How do we know when a business has a hidden moat and what that moat is? The answer is usually visible from looking at its financial statements. Good businesses with good moats [...] generate high returns on invested capital. The balance sheet tells us the amount of capital deployed in the business. The income and cash flow statements tell us how much they are earning off that capital.
There is no such thing as a permanent moat.
Dhandho 301: Few Bets, Big Bets, Infrequent Bets
Kelly calculated that the optimal fraction of your bankroll to bet on a favorable bet is: Edge/odds = Fraction of your bankroll you should bet each time.
To be a good capital allocator, you have to think probabilistically.
In investing, there is no such thing as a sure bet. Even the most blue-chip business on the planet has a probability of not being in business tomorrow. Investing is all about the odds [...].
Dhandho 302: Fixate on Arbitrage
Dhandho 401: Margin of Safety – Always!
When we buy an asset for substantially less than what it's worth, we reduce downside risk.
The bigger the discount to intrinsic value, the lower the risk.
The bigger the discount to intrinsic value, the higher the return.
It is during times of extreme distress and pessimism that rationality goes out the window and prices of certain assets go well below their underlying intrinsic value.
Dhandho 402: Invest in Low-Risk, High-Uncertainty Businesses
A high dividend yield is sometimes indicative of a stock being undervalued. So, like low P/E or 52-week low lists, it's a worthwhile screen.
Fear and greed are very much fundamental to the human psyche. As long as humans drive buying and selling decisions in equity markets, pricing will be affected by these fear and greed attributes. When extreme fear sets in, there is likely to be irrational behavior.
Dhandho 403: Invest in the Copycats rather than the Innovators
Innovation is a crapshoot, but investing in businesses that are simply good copycats and adopting innovations created elsewhere rules the world.
Value investing is fundamentally contrarian in nature. The best opportunities lie in investing in businesses that have been hit hard by negativity.
If you carefully study the most successful businesses around, you'll notice that much of it has been lifted and scaled by great executers. In seeking to make investments in the public equity markets, ignore the innovators. Always seek out businesses run by people who have demonstrated their ability to repeatedly lift and scale.
Abhimanyu's Dilemma – The Art of Selling
A critical rule [...] is that any stock that you buy cannot be sold at a loss within two to three years of buying it unless you can say with a high degree of certainty that current intrinsic value is less than the current price the market is offering.
As a corollary, the only time a stock can be sold at a loss within two to three years of buying it is when both of the following conditions are satisfied:
- We are able to estimate its present and future intrinsic value, two to three years out, with a very high degree of certainty.

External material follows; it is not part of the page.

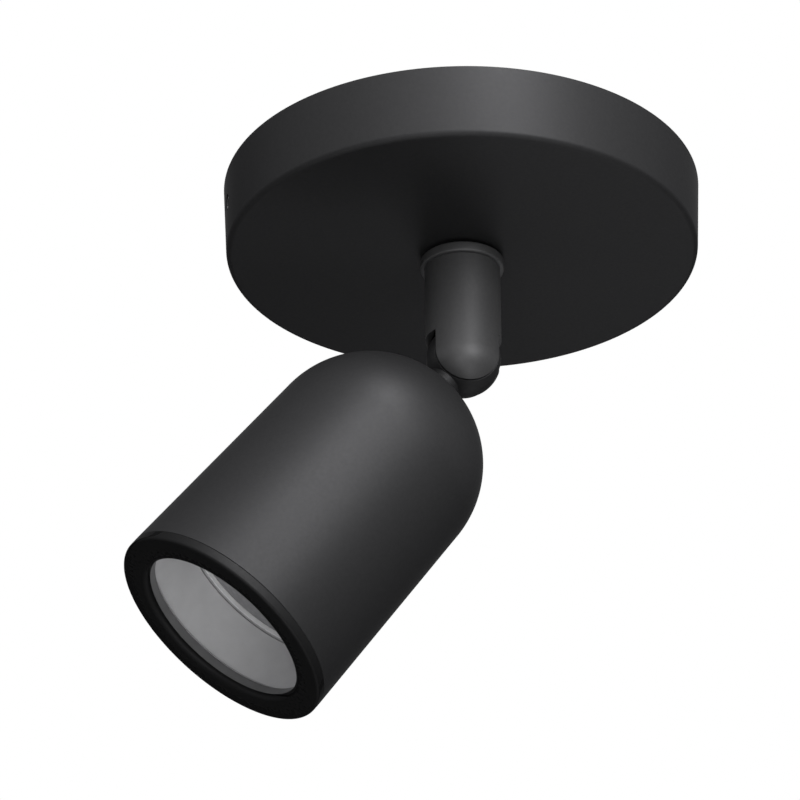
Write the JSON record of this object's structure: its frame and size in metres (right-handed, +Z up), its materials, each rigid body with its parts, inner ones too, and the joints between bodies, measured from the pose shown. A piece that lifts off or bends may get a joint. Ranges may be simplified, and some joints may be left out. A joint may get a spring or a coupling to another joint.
{
  "type": "surface mounted ceiling spotlight",
  "caption": "Round ceiling canopy with a short swivelling forked stem and a bullet head on a knuckle that tilts, holding a recessed twist lock reflector lamp behind a front ring.",
  "frame": {"origin": "centre of the canopy's ceiling face, on the swivel axis", "axes": "+Z up into the ceiling along the swivel axis; the head tilts in the XZ plane and points down towards -X"},
  "size_m": [0.1434, 0.12, 0.1447],
  "materials": {
    "black_steel": "satin black powder coat on steel",
    "black_cast": "satin black powder coat on aluminium",
    "zinc_steel": "zinc plated",
    "black_screws": "blackened steel",
    "screw_steel": "zinc plated",
    "brass": "plain turned brass",
    "white_nylon": "moulded nylon",
    "black_washer": "fibre",
    "ceramic": "glazed ceramic",
    "satin_grey": "satin anodised",
    "lamp_white": "moulded plastic",
    "lamp_lens": "frosted"
  },
  "bodies": {
    "canopy": {"canopy_cover": "black_steel", "mounting_bracket": "zinc_steel", "canopy_side_screws": "black_screws", "terminal_block": "white_nylon", "terminal_screws": "screw_steel", "terminal_fixing_screw": "screw_steel", "earth_washer": "zinc_steel", "earth_screw": "screw_steel", "stop_stud": "zinc_steel"},
    "stem": {"swivel_washer": "black_washer", "stem_collar": "black_cast", "stop_washer": "zinc_steel", "stem_nut": "zinc_steel", "stem_nipple": "brass", "fork_stem": "black_cast", "pivot_screw": "black_screws", "friction_washers": "black_washer"},
    "head": {"knuckle": "black_cast", "head_shell": "black_cast", "lampholder_cradle": "zinc_steel", "knuckle_washer": "zinc_steel", "knuckle_nut": "zinc_steel", "lampholder_body": "ceramic", "lampholder_plate": "ceramic", "lampholder_contacts": "brass", "lampholder_screws": "screw_steel"},
    "lamp": {"lamp_lens": "lamp_lens", "lamp_bezel": "lamp_white", "lamp_housing": "lamp_white", "lamp_base": "lamp_white", "lamp_pins": "brass"},
    "glare_tube": {"glare_sleeve": "satin_grey"},
    "trim": {"front_ring": "black_cast"}
  },
  "joints": [
    {"name": "stem_swivel", "type": "hinge", "parent": "canopy", "child": "stem", "pos_m": [0, 0, -0.019], "axis": [0, 0, 1], "range_deg": [-160, 160]},
    {"name": "head_tilt", "type": "hinge", "parent": "stem", "child": "head", "pos_m": [0, 0, -0.0485], "axis": [0, 1, 0], "range_deg": [-127.5, 52.5]},
    {"name": "lamp_twist", "type": "hinge", "parent": "head", "child": "lamp", "pos_m": [-0.02106, 0, -0.07595], "axis": [-0.6088, 0, -0.7934], "range_deg": [0, 40]},
    {"name": "ring_travel", "type": "slide", "parent": "head", "child": "glare_tube", "axis": [-0.6088, 0, -0.7934], "range_m": [0, 0.00301]},
    {"name": "ring_turn", "type": "hinge", "parent": "glare_tube", "child": "trim", "pos_m": [-0.06033, 0, -0.12712], "axis": [-0.6088, 0, -0.7934], "range_deg": [0, 1440]}
  ],
  "couplings": [
    {"joint": "ring_travel", "follows": "ring_turn", "m_per_rad": 0.00011937}
  ]
}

- The price offered is higher than present or future estimated intrinsic value.
The key to being a successful investor is to buy assets consistently below what they are worth and to fixate on absolutely minimizing permanent realized losses.
The three-year rule also allows us to exit a position where we are simply wrong on our perception of intrinsic value. If we didn't have an out and always waited for convergence to intrinsic value, we may have an endless wait. There is a very real cost for waiting. It is the opportunity cost of investing those assets elsewhere.
If you have a very high degree of conviction on underlying intrinsic value, feel free to hold on to losers for longer than two to three years, but always be cognizant of the time value of money. It is very hard to make up the lost non-compounding years.
Don't hesitate to take a realized loss once three years have passed. Such losses are your best teachers to becoming a better investor. While it is always best to learn vicariously from the mistakes of others, the lessons that really stick are ones we've stumbled through ourselves.
To Index or Not to Index – That Is the Question
The Magic Formula is a very good place to go hunting for fifty-cent dollar bills.
Arjuna's Focus: Investing Lessons from a Great Warrior
We must remain squarely in our circle of competence and not even be aware of all the noise outside the circle. Within the circle, read pertinent books, publications, company reports, industry periodicals, and so on. Every once in a while something about a business will jump out at you. If there appears to be some meat on the bone and you sense that the business might be underpriced compared to its intrinsic value, it is time to hone in. At that point, you need to become ultra-focused [...]. All you should see is this one business. Shut everything else out. Nothing else exists on the planet. Drill down and see if it truly is an exceptional investment opportunity.